Implementation of ECP at root of Australia PNG problems!

Leading aid watchdog AID/WATCH, has hit back at suggestions it is fomenting dissent between PNG and Australia, suggesting that the implementation of the $800 000 Enhanced Cooperation Program (ECP) was ill-conceived, reactive and a mere band aid for the problems of law and justice in PNG.

The real problem according to AID/WATCH is the politically expedient nature of the Australian aid program, which is being used to implement its own national interest at the expense of a focus on poverty alleviation.

AID/WATCH has long been critical of the ‘national interest’ lens through which Australian aid is delivered.

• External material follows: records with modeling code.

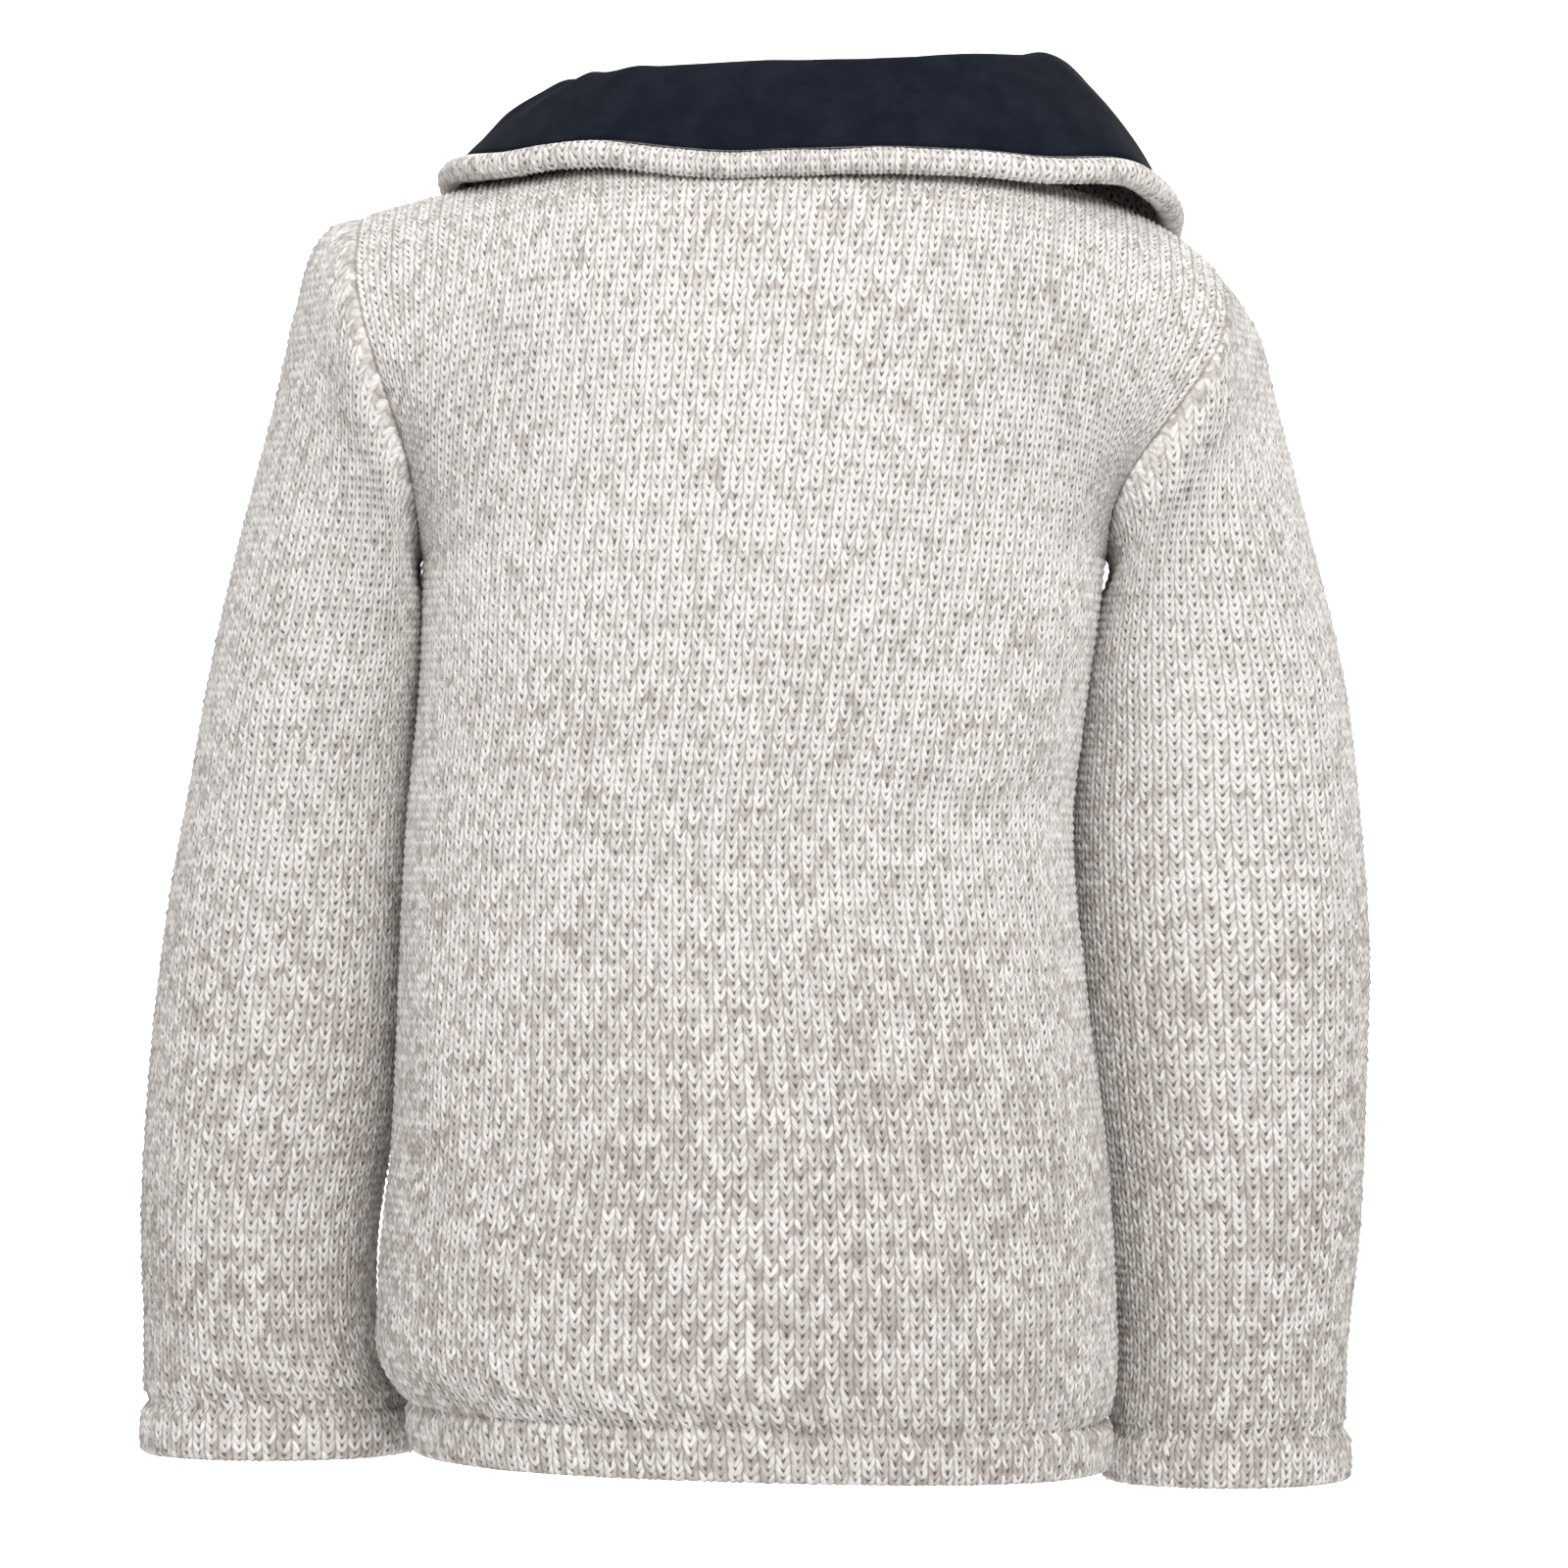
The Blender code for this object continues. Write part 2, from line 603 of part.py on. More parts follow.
def main():
    """Builds the whole cardigan."""
    for old in list(bpy.data.objects):
        bpy.data.objects.remove(old, do_unlink=True)
    group = bpy.data.collections.new("Cardigan")
    bpy.context.scene.collection.children.link(group)
    collar = collar_sheet(COLLAR_KNIT)
    sheets = body_sheets() + [sleeve_sheet(1), sleeve_sheet(-1), collar]
    inner_ways, corners = seam_ways(sheets)
    for sheet in sheets:
        outer, inside = walled(sheet, inner_ways, corners, NECK_GAP if sheet is collar else SEAM)
        place(group, sheet.name, shell_mesh(sheet.name, outer, inside, sheet.ring), KNIT_COLOUR)
    above = walled(collar_sheet(COLLAR_KNIT + SEAM), inner_ways, corners, NECK_GAP)[1]
    under = walled(collar_sheet(COLLAR_STACK), inner_ways, corners, NECK_GAP)[1]
    place(group, "collar_facing", shell_mesh("collar_facing", above, under), FLEECE_COLOUR)
    edge_roll(group)
    band = band_sheet()
    lower = band.grid + band.normal * SEAM
    upper = lower + band.normal * BAND_WALL
    place(group, band.name, shell_mesh(band.name, upper, lower), KNIT_COLOUR)
    heights = upper[:, 1, 2]
    for number, height in enumerate(np.linspace(BUTTON_TOP_Z, BUTTON_LOW_Z, BUTTON_COUNT), start=1):
        point = [float(np.interp(height, heights, upper[:, 1, axis])) for axis in range(3)]
        normal = [float(np.interp(height, heights, band.normal[:, 1, axis])) for axis in range(3)]
        button(group, number, Vector(point) * MM, Vector(normal).normalized())


main()
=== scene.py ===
"""Dresses the knitted cardigan: knit and fleece sheets, edge roll, buttons and the studio."""

import math

import bmesh
import bpy
import numpy as np
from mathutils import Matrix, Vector


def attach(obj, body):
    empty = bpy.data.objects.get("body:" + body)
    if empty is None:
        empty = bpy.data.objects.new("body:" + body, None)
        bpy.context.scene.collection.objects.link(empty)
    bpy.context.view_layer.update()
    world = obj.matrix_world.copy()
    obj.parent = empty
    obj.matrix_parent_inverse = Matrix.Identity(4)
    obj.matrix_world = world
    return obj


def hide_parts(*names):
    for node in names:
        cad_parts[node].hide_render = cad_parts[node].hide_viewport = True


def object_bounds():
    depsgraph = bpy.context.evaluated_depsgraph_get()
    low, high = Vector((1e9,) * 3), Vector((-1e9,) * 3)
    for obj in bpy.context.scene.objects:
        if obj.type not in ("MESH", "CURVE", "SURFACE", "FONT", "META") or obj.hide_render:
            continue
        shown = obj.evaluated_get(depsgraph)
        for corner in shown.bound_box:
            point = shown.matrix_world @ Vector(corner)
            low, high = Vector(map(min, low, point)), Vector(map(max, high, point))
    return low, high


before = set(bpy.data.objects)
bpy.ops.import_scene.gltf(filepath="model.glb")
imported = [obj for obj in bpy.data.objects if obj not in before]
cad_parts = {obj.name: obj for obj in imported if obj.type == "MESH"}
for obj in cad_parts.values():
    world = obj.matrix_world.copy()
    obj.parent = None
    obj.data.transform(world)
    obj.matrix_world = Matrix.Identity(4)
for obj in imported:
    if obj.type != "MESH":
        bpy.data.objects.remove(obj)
cad_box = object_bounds()

bl_info = {
    "name": "Cardigan Dressing",
    "version": (1, 0, 0),
    "blender": (4, 5, 0),
    "location": "View3D > Sidebar > Cardigan",
    "description": "Builds the cloth, buttons and studio of a knitted cardigan on its frame",
    "category": "Object",
}

MM = 0.001

# Walls
WALL = 4.0
HEM_WALL = 7.0
COLLAR_KNIT = 3.0
COLLAR_FLEECE = 2.2
SEAM = 0.3

# Levels down the body
UNDERARM_Z = -201.0
HEM_GROOVE_Z = -659.0
HEM_Z = -687.0
HEM_SLOPE = 5.0
GROOVE_DEPTH = 2.6
GROOVE_WIDTH = 3.2
# How far a hem's band stands out, and its edge goes in again, each over a height
HEM_SWELL = (1.2, 8.0)
HEM_EDGE = (2.4, 5.0)
# Half the width and depth of the plain oval that tells the trunk's outward side
TRUNK_HALF = (190.0, 128.0)

# Torso sections: level, side edges, front and back, and how square the section is
TORSO_COLUMNS = ("z", "left", "right", "front", "back", "square")
TORSO_ROWS = (
    (-201, 189, -178, -130, 126, 2.35),
    (-270, 191, -169, -130, 122, 2.35),
    (-345, 198, -161, -127, 117, 2.35),
    (-430, 202, -168, -126, 117, 2.40),
    (-520, 206, -179, -128, 123, 2.45),
    (-600, 213, -184, -131, 129, 2.50),
    (-640, 211, -184, -132, 130, 2.50),
    (-659, 199, -181, -129, 128, 2.50),
    (-687, 194, -180, -128, 128, 2.50),
)

# Neckline and collar around the neck, in turns from the centre back: radii from the neck's
# axis and heights of the neck seam, the collar's fold and its outer edge
NECK_X = -14.0
NECK_Y = -15.0
COLLAR_COLUMNS = ("turn", "seam_r", "seam_z", "fold_r", "fold_z", "edge_r", "edge_z")
COLLAR_ROWS = (
    (-180, 80, -72, 86, -42, 126, -108),
    (-150, 92, -50, 104, -18, 152, -77),
    (-120, 110, -12, 123, 24, 182, -24),
    (-90, 118, 8, 127, 50, 189, 5),
    (-60, 104, 6, 122, 55, 174, 4),
    (-30, 90, 1, 100, 57, 138, 1),
    (0, 85, -1, 84, 60, 122, 1),
    (30, 90, 0, 102, 60, 141, 1),
    (60, 104, 3, 130, 65, 182, -1),
    (90, 118, 2, 141, 66, 201, -15),
    (120, 110, -16, 133, 35, 196, -49),
    (150, 92, -51, 106, -16, 158, -88),
    (180, 80, -72, 86, -42, 126, -112),
)
COLLAR_SPREAD = 18.0
FOLD_RADIUS = 5.0
ROLL_GAP = 1.1
FALL_BOW = 3.0
COLLAR_STACK = COLLAR_KNIT + SEAM + COLLAR_FLEECE
EDGE_ROLL_RADIUS = 6.8

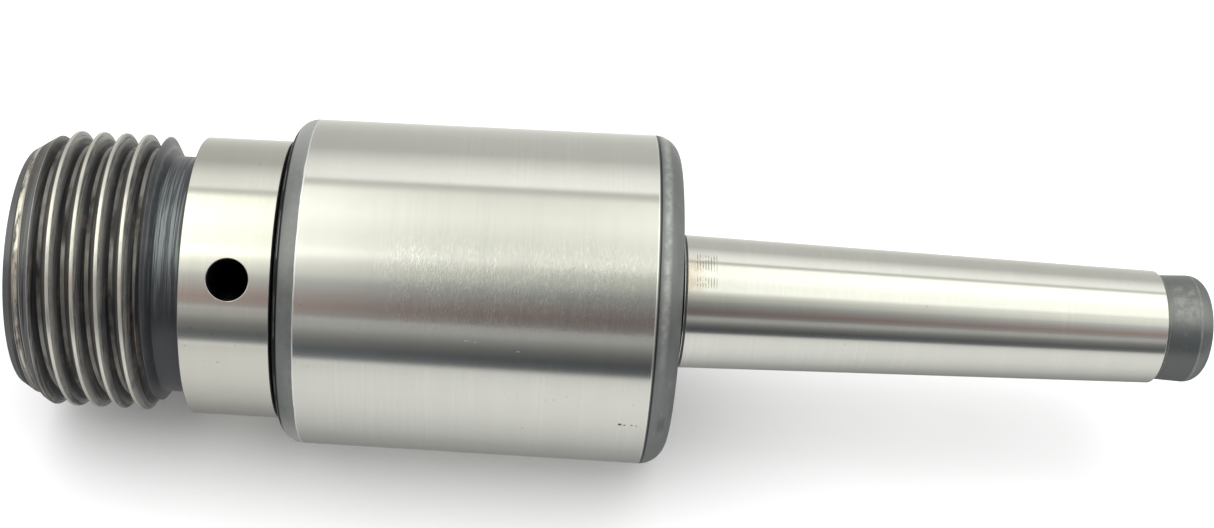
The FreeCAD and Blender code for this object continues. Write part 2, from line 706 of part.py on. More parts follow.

This has been evident in the Australian aid program through such ventures as the Pacific Solution, RAMSI and now the ECP, and indicative of a shift towards funding so-called ‘governance’ projects and away from traditional aid areas such as health, education and infrastructure. AID/Watch does not wish to undermine such projects but is critical nonetheless because they detract focus/attention from pressing human welfare concerns.

AID/WATCH received prominent attention in the PNG media recently when it highlighted figures from the Australian Government that stated that just $55 million of the $790 million dedicated to strengthening the institutional capacity of the Royal Papua New Guinean Constabulary, was actually going to the PNG police. The remainder was nominated to go to the Australian Federal Police for salaries, accommodation and logistical costs.

Tim O’Connor from AID/WATCH said today “Pointing out this disparity in how much aid is actually staying in PNG is hardly undermining the relationship between PNG and Australia. The Australian Government has made a decent fist of that by imposing the ECP on PNG instead of engaging in extensive consultations and building consensus. It has yet to focus on a long-term sustainable solution through creating a more bottom up model of implementation”, said O’Connor.

The issue of resources for PNG police has been at the forefront of the issues relating to the effectiveness of the PNG police force. In the PNG Post Courier this week there were reports of PNG Police seeking funds for petrol from local businessman. An Australian Senate report in 2003 found that issues of resources were the prime factor restricting the impact of the local police in PNG.

AID/WATCH has harboured concerns around the top down model of the ECP and written several reports and fact sheets stipulating these concerns. The last one was published in February 2005 3 months prior to this current media interest.